While machine vision integration may require some hefty capital, but considering the loss of revenue manufacturing companies incurs due to poor quality services, companies will benefit more from an improvement in this area. However, not every machine vision application is capital intensive.

Already most companies are carrying out some level of inspection processes before products are dispatched for public utilization. The difference is in the degree of detail. What a human eye will not easily see, a machine can spot. Moru suggests being open enough to consider and discuss what kind of quality control inspection that should be applied for every process.

“A machine vision system built around the right camera and optics can easily object details too small to be seen by the human eye,” Moru said. “These camera and software are affordable.”

For companies just starting the journey, Moru recommends taking small steps. In terms of sourcing local talents, Nigeria is one of the laggards. However, the new School of Science and Technology of the Pan Atlantic University (PAU) is positioning itself to breach the gap between the academic world and the industrial sector.

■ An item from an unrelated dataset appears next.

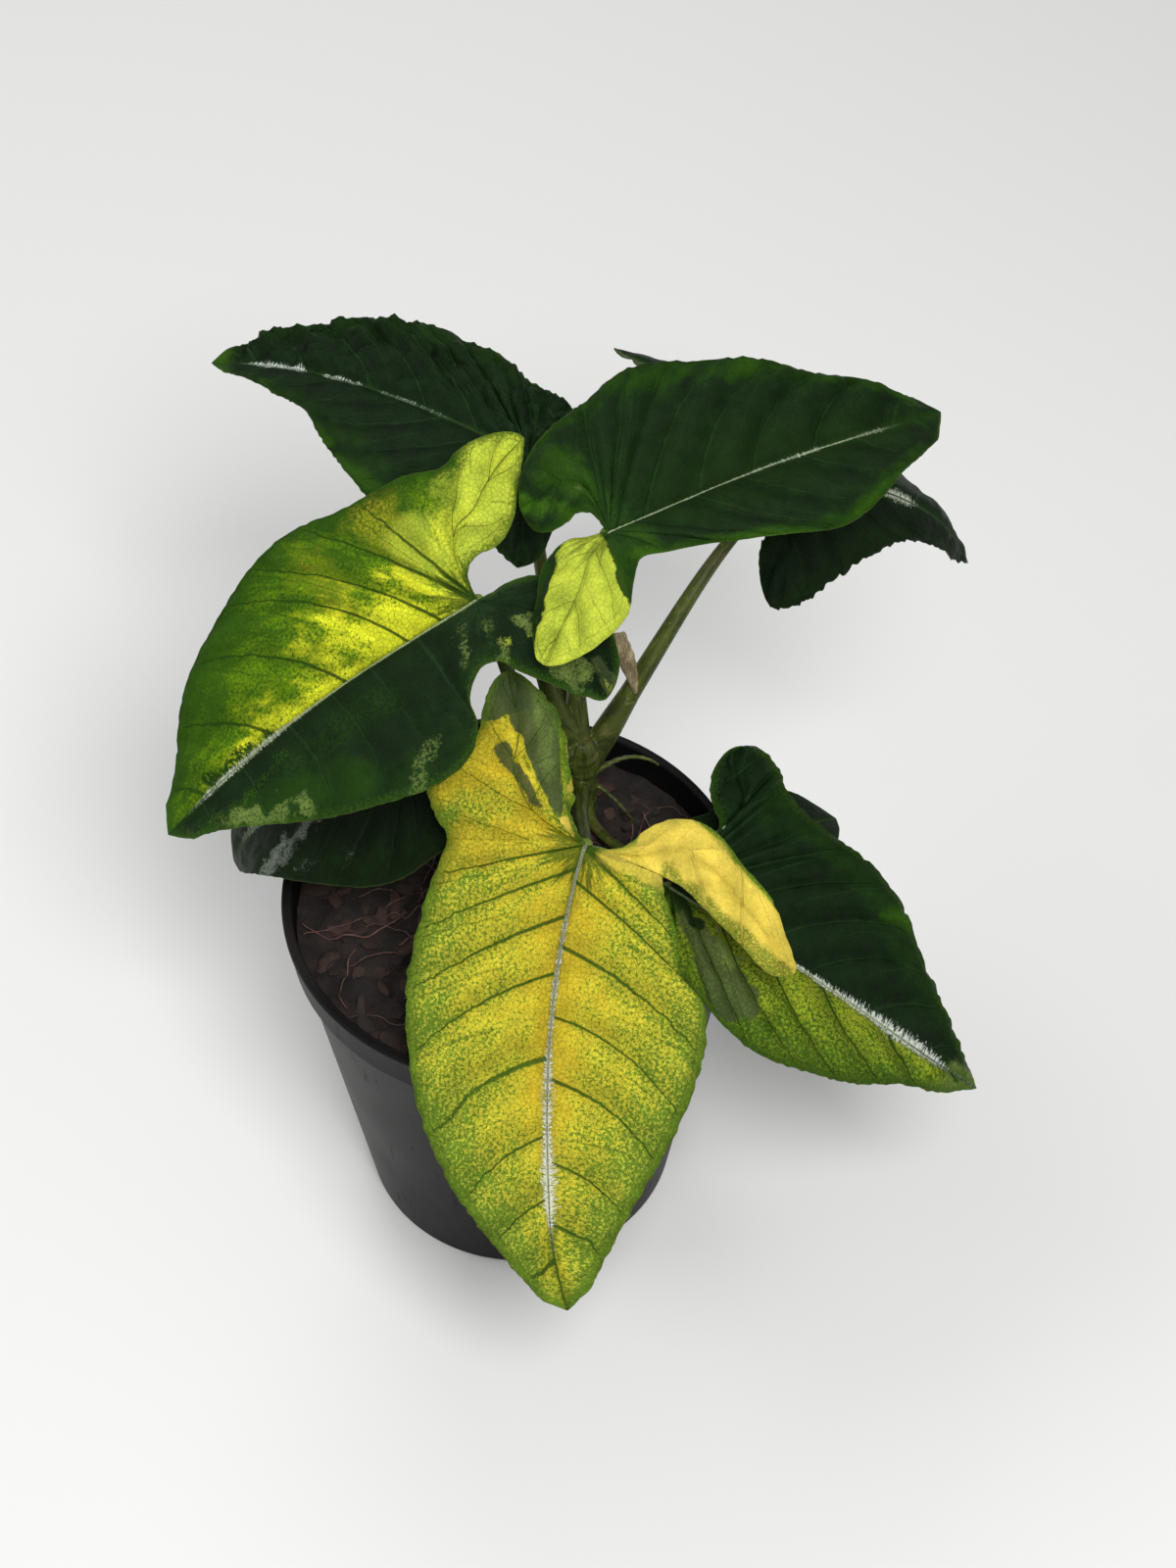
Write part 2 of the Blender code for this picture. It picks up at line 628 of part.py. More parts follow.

It will be the first school to groom such talents in West Africa.

Moru who is part of those championing that project says PAU plans to incorporate engineering students into the industrial streamline right from the start of their academic careers so that by the time they are graduating, they would be well prepared to face the challenges of the industry.

“I think that this form of education exposes both the academic institution and the industrial sector to a new world, and hence can wage possible ways for collaboration, research and investigation, which most times industries lack time for, even when they have the resources. My experience doing research at the CEIT-IK4 research center at the University of Navarra,  Spain fills me with the conviction that things can improve in Nigeria. Machine vision applications in the industries imply low cost, accepted accuracy, high robustness and speed, high reliability and stability in comparison with manual industrial inspection processes,” he said.